2. Financial Health and Budgeting

Before even looking at properties, a thorough assessment of your financial health and investment budget is essential. Determine how much capital you have available for a down payment, closing costs, and initial renovation expenses. Factor in ongoing costs such as mortgage payments, property taxes, insurance, maintenance, and potential vacancies. Create a realistic budget that accounts for both anticipated expenses and unforeseen circumstances. Consider your credit score and debt-to-income ratio, as these will significantly impact your ability to secure favourable financing. Overextending yourself financially can quickly turn a promising investment into a burdensome liability.

 

3. Market Research and Property Type

Deep market research into the specific property type you’re considering is crucial. Are you looking at residential (single-family homes, multi-family units), commercial (retail, office, industrial), or specialised properties? Each type has its own market dynamics, tenant profiles, and management requirements. Analyse current supply and demand, average rental yields, vacancy rates, and typical time-on-market for similar properties.
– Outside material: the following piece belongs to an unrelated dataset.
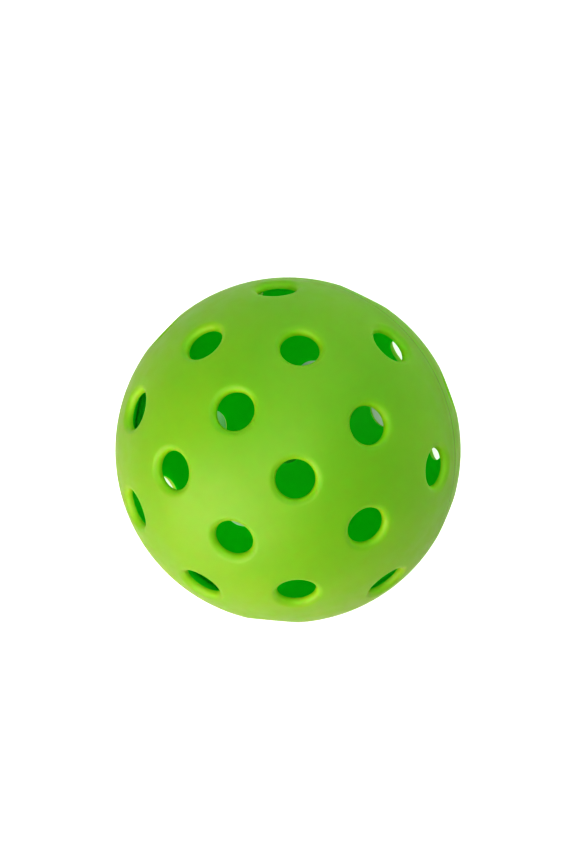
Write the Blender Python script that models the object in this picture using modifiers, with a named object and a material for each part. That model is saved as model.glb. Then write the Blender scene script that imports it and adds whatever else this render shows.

Understanding these metrics will help you identify undervalued opportunities, forecast potential returns, and avoid overpaying for an asset in an oversaturated or declining market segment.

 

4. Property Condition and Potential for Returns

A thorough evaluation of the property’s physical condition is vital. Conduct a comprehensive inspection to identify any existing structural issues, ageing systems (plumbing, electrical, HVAC), roof problems, or signs of pest infestation. These can lead to significant unexpected expenses after purchase. Beyond the immediate condition, assess the property’s potential for returns. This involves calculating the projected rental income versus expenses (cash flow) and estimating potential appreciation over your desired holding period. Consider if minor renovations could significantly increase its value or rental appeal, and budget for those improvements carefully.

 

5. Management Commitment and Time Investment

Real estate investing is not entirely passive; it requires a certain level of management commitment and time investment. Consider whether you plan to be a hands-on landlord, handling tenant screening, maintenance requests, and rent collection yourself, or if you intend to hire a professional property manager. While a manager can save you time, their fees will impact your net returns. Evaluate your own skills, availability, and willingness to manage tenants, deal with repairs, and stay abreast of landlord-tenant laws. The less time and effort you’re willing to commit, the more important it becomes to factor in the cost of professional management or to seek out truly low-maintenance properties.